Unleashing his Baker Street project, JSB’s smooth assault opens ominously with ‘Past Year’, a track that’s as much a declaration as it is a personal history lesson. Not one for easing the listener in, the Liberian-born artist starts running- showcasing a studio sound that shines without detracting from the raw emotion.
Sirens blare, ushering in ‘Hit List’- the clenched fist attitude keeps rolling, while a venomous undertone makes it one of the standout tracks.
Currently residing in East London, the rich influence of the area has given JSB’s sound some scars and bruises that only add to his skill.
Ten tracks long, ‘Baker Street holds enough variety and sway to keep the average listener hooked from beginning to end. ‘What I Live For (Ft. Sarkodie)’ and ‘Party Time (Ft. Steam 231)’ reel in the party sound while standing apart from one another. The former was made to turn any club into a collective body of movement, while the vocoder-rich latter holds an all together lighter touch, making it a soon-to-be dance floor regular.
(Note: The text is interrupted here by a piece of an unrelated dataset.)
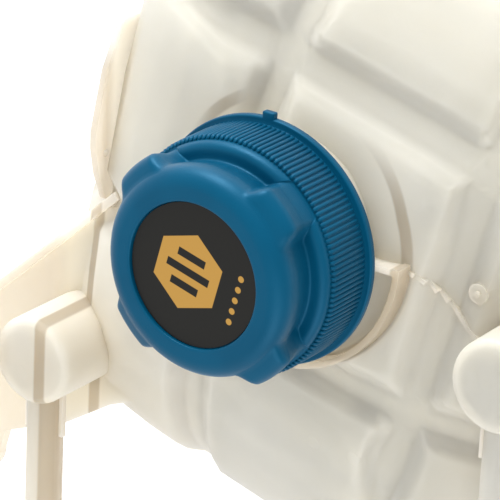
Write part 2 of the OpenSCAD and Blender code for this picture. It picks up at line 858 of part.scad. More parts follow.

‘Is It Really Luv’ breaks the fun feeling, but with good reason. Bitterness and lamentation play against a Bonobo-inspired beat for a complete sound that pulls the listener under. Certainly an album highlight, this is undoubtedly the track that best flaunts JSB’s lyrical prowess. There are certainly louder and more aggressive songs on the album, but few are as contemplative and subtly infectious.
Three quarters of the way through, and everyone from a casual listener to a hardened rap fan should know that their ears are bearing witness to a talent that the UK is lucky to have. Baker Street isn’t without its pitfalls, but it recovers from them organically. Tropes about ”the club” are more than overused in modern music, but for the sake of such flow and natural party atmosphere, it’s easy to forgive.
Striding towards the finale, ‘None Of That’ and ‘Take Control (Ft. Shi Star)’ dish out the romance, sharing themes on playful school bullying. We’ve witnessed anger, swagger and woe, it’s only fair that we see the raunchier side with a healthy dose of humour. Referencing Barry White, Shi Star’s contribution won’t fail to make ‘Take Control’ a closed-curtain classic.
Ending on ‘Different’, all the love in the air takes on a sour taste, while a realistic heartbeat beat brings the floating sensation back to Earth. Grudges are aired and painful truths are shared. To many, it will seem like a poor choice of closing track, but when they’re still thinking about the honest and all-too relatable lyrics later on, they’ll know that it was a wise decision.
To call Baker Street varied, and nothing more, would be doing it an injustice. There’s a track for every feeling, there’s a lyric for every mood, there’s a beat for day of the week. The UK is seeing a surge in stunning rap talent, we can only hope that those with eyes to see spot JSB, and offer him the credit he’s due.